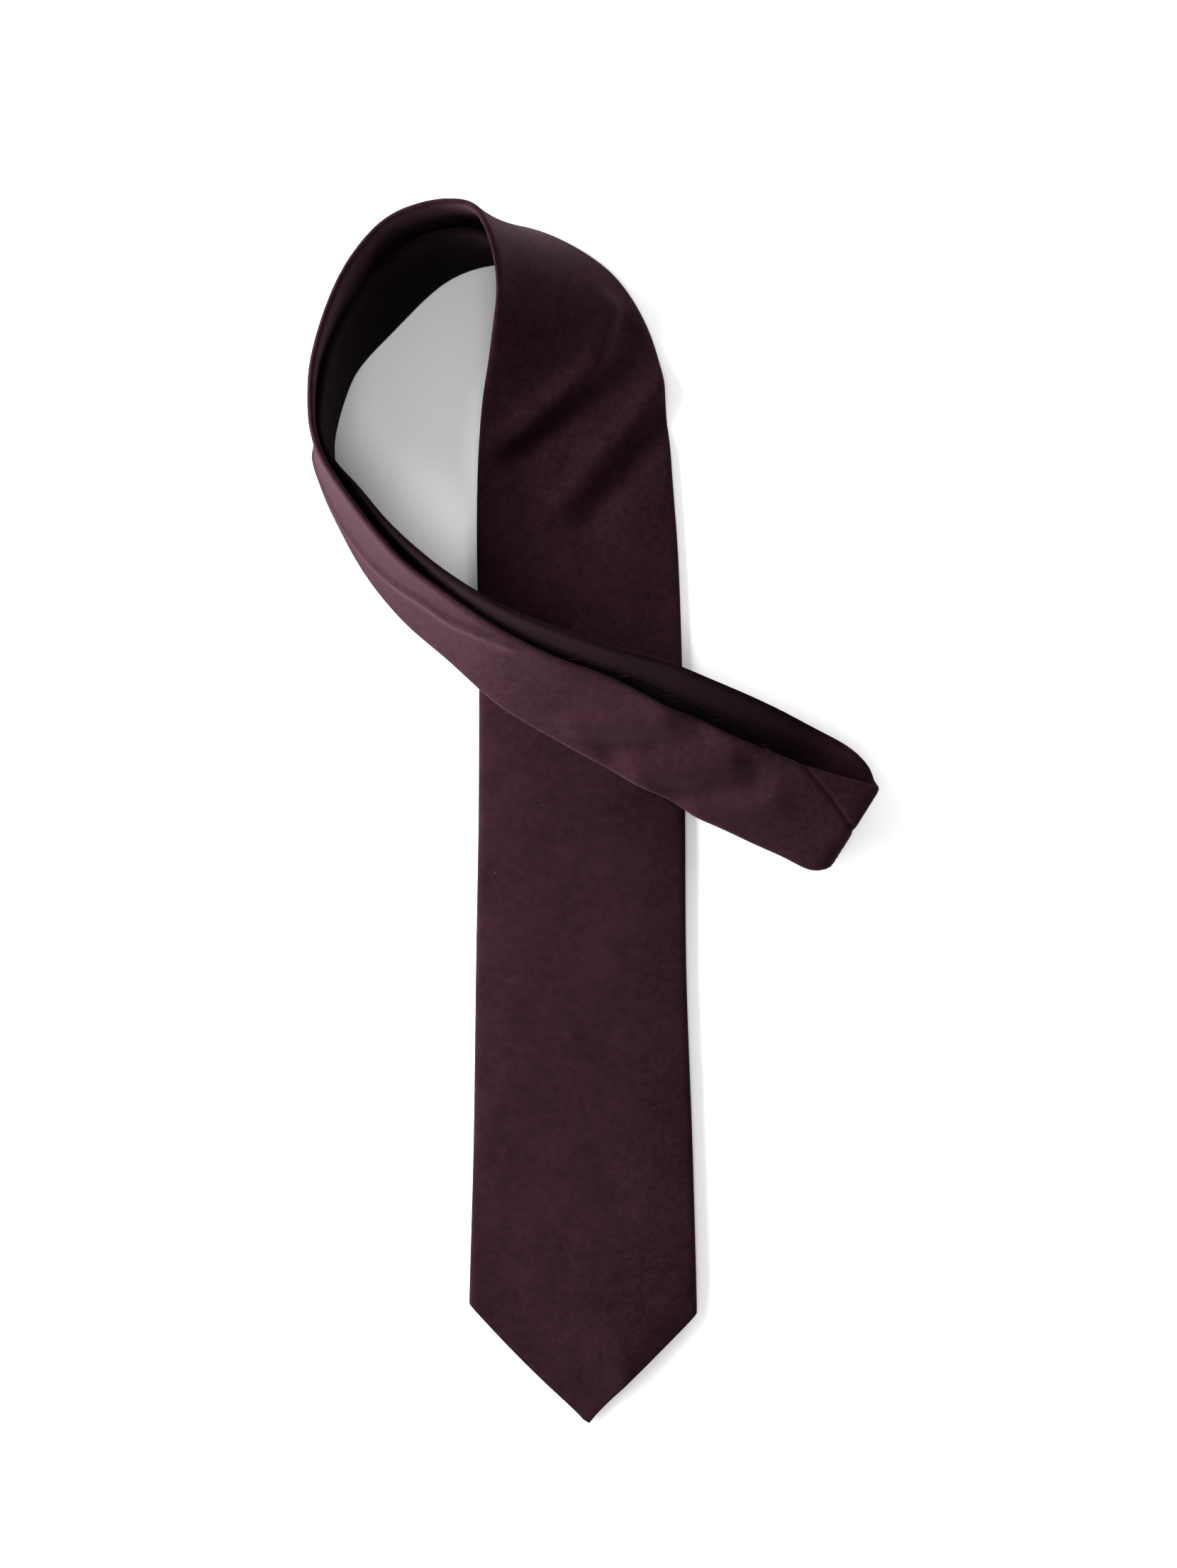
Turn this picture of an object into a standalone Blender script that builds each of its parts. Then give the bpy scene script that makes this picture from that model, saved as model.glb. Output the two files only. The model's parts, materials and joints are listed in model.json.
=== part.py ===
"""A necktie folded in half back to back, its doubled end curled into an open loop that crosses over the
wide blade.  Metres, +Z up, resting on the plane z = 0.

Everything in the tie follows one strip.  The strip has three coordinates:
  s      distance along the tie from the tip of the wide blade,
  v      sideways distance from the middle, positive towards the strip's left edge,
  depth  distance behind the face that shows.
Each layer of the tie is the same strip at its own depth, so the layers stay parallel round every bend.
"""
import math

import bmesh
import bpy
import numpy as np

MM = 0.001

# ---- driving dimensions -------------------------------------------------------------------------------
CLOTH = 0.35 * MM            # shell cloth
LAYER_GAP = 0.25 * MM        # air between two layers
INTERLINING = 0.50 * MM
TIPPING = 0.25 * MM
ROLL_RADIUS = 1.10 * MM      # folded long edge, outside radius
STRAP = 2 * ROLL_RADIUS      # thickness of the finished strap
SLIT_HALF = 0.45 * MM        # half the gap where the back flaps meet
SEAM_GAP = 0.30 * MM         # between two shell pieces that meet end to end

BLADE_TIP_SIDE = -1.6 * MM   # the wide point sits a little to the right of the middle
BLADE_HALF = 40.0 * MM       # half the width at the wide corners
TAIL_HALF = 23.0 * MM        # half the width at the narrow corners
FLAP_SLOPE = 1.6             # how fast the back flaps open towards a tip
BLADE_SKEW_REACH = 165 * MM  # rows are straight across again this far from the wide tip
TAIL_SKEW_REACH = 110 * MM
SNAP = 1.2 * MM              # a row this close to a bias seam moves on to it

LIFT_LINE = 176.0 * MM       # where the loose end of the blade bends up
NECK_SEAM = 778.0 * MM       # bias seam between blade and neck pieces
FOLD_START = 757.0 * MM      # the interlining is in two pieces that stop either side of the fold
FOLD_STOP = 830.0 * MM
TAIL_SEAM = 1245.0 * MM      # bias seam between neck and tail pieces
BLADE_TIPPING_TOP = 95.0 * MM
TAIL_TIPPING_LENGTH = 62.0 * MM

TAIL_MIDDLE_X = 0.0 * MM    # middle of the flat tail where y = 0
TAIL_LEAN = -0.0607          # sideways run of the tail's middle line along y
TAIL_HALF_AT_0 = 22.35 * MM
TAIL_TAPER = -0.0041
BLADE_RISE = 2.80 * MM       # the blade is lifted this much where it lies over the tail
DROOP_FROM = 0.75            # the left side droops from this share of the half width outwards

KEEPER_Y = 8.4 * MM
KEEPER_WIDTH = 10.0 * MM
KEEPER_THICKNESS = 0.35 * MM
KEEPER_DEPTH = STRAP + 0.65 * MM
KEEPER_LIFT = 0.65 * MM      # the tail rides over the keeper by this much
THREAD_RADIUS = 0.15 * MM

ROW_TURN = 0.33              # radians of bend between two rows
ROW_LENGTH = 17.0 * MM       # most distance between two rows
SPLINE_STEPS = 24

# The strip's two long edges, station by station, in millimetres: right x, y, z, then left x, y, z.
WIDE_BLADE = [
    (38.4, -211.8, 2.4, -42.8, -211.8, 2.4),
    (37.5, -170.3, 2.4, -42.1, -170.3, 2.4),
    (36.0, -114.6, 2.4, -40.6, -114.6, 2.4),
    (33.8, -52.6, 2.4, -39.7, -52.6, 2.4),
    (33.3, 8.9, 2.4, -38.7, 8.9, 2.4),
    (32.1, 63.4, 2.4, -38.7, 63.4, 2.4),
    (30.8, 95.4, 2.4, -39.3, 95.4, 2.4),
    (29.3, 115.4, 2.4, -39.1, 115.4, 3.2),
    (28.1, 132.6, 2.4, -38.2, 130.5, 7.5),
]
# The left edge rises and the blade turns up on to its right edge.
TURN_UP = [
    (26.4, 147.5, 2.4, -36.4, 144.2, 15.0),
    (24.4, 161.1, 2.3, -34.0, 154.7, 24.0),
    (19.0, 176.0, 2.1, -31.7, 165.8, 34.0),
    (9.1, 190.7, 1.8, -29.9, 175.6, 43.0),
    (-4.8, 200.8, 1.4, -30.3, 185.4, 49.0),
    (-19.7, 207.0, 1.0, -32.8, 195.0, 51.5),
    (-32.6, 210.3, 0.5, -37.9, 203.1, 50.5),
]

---

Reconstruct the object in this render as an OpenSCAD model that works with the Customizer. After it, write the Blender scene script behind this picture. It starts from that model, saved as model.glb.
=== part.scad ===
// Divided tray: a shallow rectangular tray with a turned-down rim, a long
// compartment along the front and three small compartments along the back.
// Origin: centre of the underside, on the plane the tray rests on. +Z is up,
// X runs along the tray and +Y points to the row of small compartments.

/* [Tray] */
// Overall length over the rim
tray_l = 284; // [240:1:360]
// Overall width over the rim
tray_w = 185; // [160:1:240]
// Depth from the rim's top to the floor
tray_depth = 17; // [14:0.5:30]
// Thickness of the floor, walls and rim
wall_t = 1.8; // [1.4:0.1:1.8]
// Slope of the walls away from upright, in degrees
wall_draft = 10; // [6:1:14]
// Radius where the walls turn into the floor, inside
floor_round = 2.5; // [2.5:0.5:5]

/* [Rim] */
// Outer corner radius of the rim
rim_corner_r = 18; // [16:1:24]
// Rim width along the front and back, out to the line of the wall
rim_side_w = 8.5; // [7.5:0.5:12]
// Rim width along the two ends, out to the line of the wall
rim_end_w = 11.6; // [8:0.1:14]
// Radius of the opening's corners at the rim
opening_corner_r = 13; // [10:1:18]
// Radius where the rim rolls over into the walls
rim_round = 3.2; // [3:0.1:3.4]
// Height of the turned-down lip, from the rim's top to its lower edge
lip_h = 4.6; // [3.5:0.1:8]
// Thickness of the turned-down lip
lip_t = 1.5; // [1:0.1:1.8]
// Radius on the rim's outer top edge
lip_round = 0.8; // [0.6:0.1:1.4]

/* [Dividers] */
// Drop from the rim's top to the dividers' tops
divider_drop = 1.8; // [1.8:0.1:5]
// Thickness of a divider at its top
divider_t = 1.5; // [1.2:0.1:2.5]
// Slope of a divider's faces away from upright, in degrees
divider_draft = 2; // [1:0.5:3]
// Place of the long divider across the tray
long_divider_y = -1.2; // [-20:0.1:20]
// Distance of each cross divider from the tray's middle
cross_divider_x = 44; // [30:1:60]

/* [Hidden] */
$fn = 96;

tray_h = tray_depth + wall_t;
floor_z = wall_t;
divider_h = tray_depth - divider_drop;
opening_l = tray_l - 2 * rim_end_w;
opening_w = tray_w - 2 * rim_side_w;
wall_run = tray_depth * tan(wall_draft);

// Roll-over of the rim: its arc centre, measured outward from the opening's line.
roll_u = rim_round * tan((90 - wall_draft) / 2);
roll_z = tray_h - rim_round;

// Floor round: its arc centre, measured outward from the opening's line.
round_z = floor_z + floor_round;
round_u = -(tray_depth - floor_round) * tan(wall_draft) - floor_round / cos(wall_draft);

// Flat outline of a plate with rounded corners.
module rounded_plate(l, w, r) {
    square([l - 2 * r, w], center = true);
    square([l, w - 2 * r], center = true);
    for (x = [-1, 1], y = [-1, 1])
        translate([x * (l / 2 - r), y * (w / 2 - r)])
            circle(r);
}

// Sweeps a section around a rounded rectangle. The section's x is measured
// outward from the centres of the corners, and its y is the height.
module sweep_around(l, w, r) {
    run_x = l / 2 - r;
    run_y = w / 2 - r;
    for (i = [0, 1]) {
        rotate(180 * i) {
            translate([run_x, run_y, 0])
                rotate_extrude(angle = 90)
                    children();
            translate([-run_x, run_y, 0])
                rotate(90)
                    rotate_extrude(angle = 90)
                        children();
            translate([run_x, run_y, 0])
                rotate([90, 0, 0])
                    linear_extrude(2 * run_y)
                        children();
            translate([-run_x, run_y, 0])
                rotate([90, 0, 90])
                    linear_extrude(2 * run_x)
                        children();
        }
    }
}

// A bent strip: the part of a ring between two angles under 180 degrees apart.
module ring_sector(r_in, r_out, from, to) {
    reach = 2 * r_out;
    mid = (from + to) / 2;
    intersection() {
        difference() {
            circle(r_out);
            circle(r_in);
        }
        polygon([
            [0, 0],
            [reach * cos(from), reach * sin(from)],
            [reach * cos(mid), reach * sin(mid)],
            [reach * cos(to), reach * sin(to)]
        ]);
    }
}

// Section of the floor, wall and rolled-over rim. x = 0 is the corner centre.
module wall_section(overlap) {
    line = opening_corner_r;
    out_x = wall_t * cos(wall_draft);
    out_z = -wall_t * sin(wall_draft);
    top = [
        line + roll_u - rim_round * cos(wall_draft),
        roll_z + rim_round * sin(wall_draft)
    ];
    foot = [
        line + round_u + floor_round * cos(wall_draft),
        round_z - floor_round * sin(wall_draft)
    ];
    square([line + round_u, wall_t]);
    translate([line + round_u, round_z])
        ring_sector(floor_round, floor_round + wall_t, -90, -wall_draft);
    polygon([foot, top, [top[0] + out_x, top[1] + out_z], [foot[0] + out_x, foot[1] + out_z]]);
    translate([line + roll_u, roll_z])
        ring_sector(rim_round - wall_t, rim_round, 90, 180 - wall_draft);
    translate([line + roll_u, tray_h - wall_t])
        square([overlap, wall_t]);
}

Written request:
In the listing above, find the line containing "Turn this picture" and the line containing "plane z = 0.", then quote both, plus every line between them, exactly as written.

Answer to this problem:
Turn this picture of an object into a standalone Blender script that builds each of its parts. Then give the bpy scene script that makes this picture from that model, saved as model.glb. Output the two files only. The model's parts, materials and joints are listed in model.json.
=== part.py ===
"""A necktie folded in half back to back, its doubled end curled into an open loop that crosses over the
wide blade.  Metres, +Z up, resting on the plane z = 0.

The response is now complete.